Of course, I wasn’t planning on becoming a mystery writer in those days. After all, I was studying the continental novel in translation at UC Berkeley-Stendahl, Camus, Tolstoy, etc. I was serious. But I was a confident cuss, and a part of me thought that I could probably write a Nobel-quality literary work every few years and pay the bills by whipping out a steady stream of entertaining mystery fiction (under a pseudonym, of course) at the rate of about a book a year. And in that case, it was good to have a ready-made name for my protagonist.

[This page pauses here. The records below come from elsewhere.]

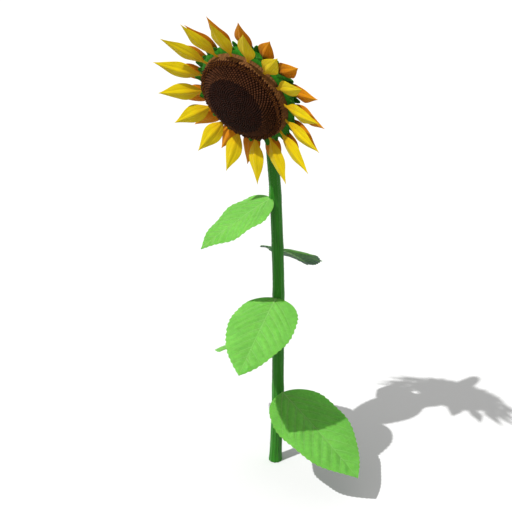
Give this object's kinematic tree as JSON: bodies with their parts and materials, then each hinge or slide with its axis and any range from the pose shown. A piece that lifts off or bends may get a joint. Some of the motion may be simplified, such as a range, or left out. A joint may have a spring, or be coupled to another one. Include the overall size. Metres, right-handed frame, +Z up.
{
  "type": "sunflower plant",
  "caption": "Dwarf sunflower plant rooted in the ground: leaning stem, ovate leaves and a nodding flower head with yellow and orange ray florets.",
  "frame": {"origin": "middle of the flat cut at the foot of the stem, at ground level", "axes": "+Z up; the flower head nods and faces between -X and -Y"},
  "size_m": [0.2964, 0.2806, 0.7419],
  "materials": {
    "stem": "fresh green stem, ribbed and hairy, dull",
    "leaf": "fresh leaf, veined, dull",
    "bract": "green bracts and receptacle, hairy, dull",
    "disc": "brown disc florets, matt and rough",
    "disc_heart": "unopened dark brown disc florets, matt and rough",
    "ray_yellow": "yellow ray florets, finely ribbed, satin",
    "ray_orange": "orange ray florets, finely ribbed, satin"
  },
  "bodies": {
    "root": {"stem": "stem", "leaf_1": "leaf", "leaf_2": "leaf", "leaf_3": "leaf", "leaf_4": "leaf", "leaf_5": "leaf", "receptacle": "bract", "disc_ring": "disc", "disc_heart": "disc_heart", "ray_front_01": "ray_yellow", "ray_front_02": "ray_yellow", "ray_front_03": "ray_yellow", "ray_front_04": "ray_yellow", "ray_front_05": "ray_yellow", "ray_front_06": "ray_yellow", "ray_front_07": "ray_yellow", "ray_front_08": "ray_yellow", "ray_front_09": "ray_yellow", "ray_front_10": "ray_yellow", "ray_front_11": "ray_yellow", "ray_front_12": "ray_yellow", "ray_front_13": "ray_yellow", "ray_front_14": "ray_yellow", "ray_front_15": "ray_yellow", "ray_front_16": "ray_yellow", "ray_back_01": "ray_orange", "ray_back_02": "ray_orange", "ray_back_03": "ray_orange", "ray_back_04": "ray_orange", "ray_back_05": "ray_orange", "ray_back_06": "ray_orange", "ray_back_07": "ray_orange", "ray_back_08": "ray_orange", "ray_back_09": "ray_orange", "ray_back_10": "ray_orange", "ray_back_11": "ray_orange", "ray_back_12": "ray_orange", "ray_back_13": "ray_orange", "ray_back_14": "ray_orange", "ray_back_15": "ray_orange", "ray_back_16": "ray_orange"}
  },
  "joints": []
}
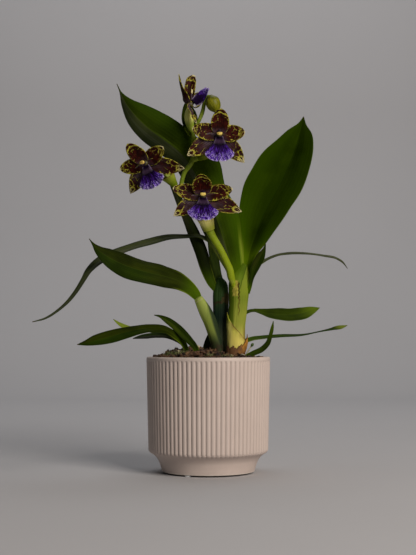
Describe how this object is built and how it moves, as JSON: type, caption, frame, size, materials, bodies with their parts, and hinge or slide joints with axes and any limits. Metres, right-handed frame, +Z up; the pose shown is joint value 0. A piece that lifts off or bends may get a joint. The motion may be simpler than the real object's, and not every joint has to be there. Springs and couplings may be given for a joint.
{
  "type": "potted zygopetalum orchid",
  "caption": "Orchid with strap leaves and an arching spike of barred maroon and violet blooms, growing in bark in a reeded ceramic pot on clear bumpers.",
  "frame": {"origin": "on the pot's axis, at the flat surface that the bumpers stand on", "axes": "+Z up along the pot's axis, -Y toward the front, where the open blooms face, +X to the right as seen from the front"},
  "size_m": [0.3427, 0.2992, 0.4293],
  "materials": {
    "glaze": "matte",
    "bumper": "gloss",
    "bark": "matte",
    "dark_leaf": "satin",
    "leaf": "satin",
    "young_leaf": "satin",
    "sheath": "satin",
    "blue_sheath": "satin",
    "dry_sheath": "matte",
    "stalk": "satin",
    "bract": "matte",
    "tepal": "satin",
    "lip": "satin",
    "column": "satin",
    "root": "matte"
  },
  "bodies": {
    "root": {"pot": "glaze", "pad_1": "bumper", "pad_2": "bumper", "pad_3": "bumper", "bark": "bark", "main_growth": "sheath", "outer_sheath": "sheath", "dry_sheath": "dry_sheath", "middle_growth": "blue_sheath", "left_growth": "sheath", "leaf_back_left": "dark_leaf", "leaf_large_right": "leaf", "leaf_small_right": "dark_leaf", "leaf_arching_right": "dark_leaf", "leaf_long_left": "dark_leaf", "leaf_middle_left": "leaf", "leaf_strap_dark": "dark_leaf", "leaf_strap_green": "leaf", "leaf_low_right": "leaf", "leaf_lowest_right": "dark_leaf", "leaf_short_right": "leaf", "leaf_forward_left": "leaf", "leaf_under_left": "dark_leaf", "leaf_short_left": "leaf", "leaf_hidden_left": "young_leaf", "leaf_stub_behind": "dark_leaf", "spike": "stalk", "bract_lower": "bract", "bract_left": "bract", "bract_right": "bract", "bract_top": "dark_leaf", "tepals_lower": "tepal", "tepals_left": "tepal", "tepals_right": "tepal", "tepals_top": "tepal", "lip_lower": "lip", "lip_left": "lip", "lip_right": "lip", "lip_top": "lip", "column_lower": "column", "column_left": "column", "column_right": "column", "column_top": "column", "bud": "stalk", "root_tip": "root"}
  },
  "joints": []
}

But meanwhile, I had to get working on the craft of novel writing. I had already finished the aforementioned legal thriller, which I knew to be literarily dubious in qualitative terms. It lacked certain elements that seemed to be a feature of other books I wanted to emulate, both “literary” and not, such as humor, irony, verisimilitude, and-most strikingly-plot. Seeking to correct these deficiencies, I sat down and wrote a book-length Sherlock Holmes-Nero Wolfe pastiche that I entitled Recipe for Murder. It was, granted, a mystery, and so would be outside the main thrust of my serious work-in fact, I wrote it under the pen name Dan Sherb. I never really thought that this novel would be published either. In fact, after I’d finished it, I showed it to one or two readers, who were universally enthusiastic (parents tend to be!). Then I put the manuscript in my sock drawer and forgot about it.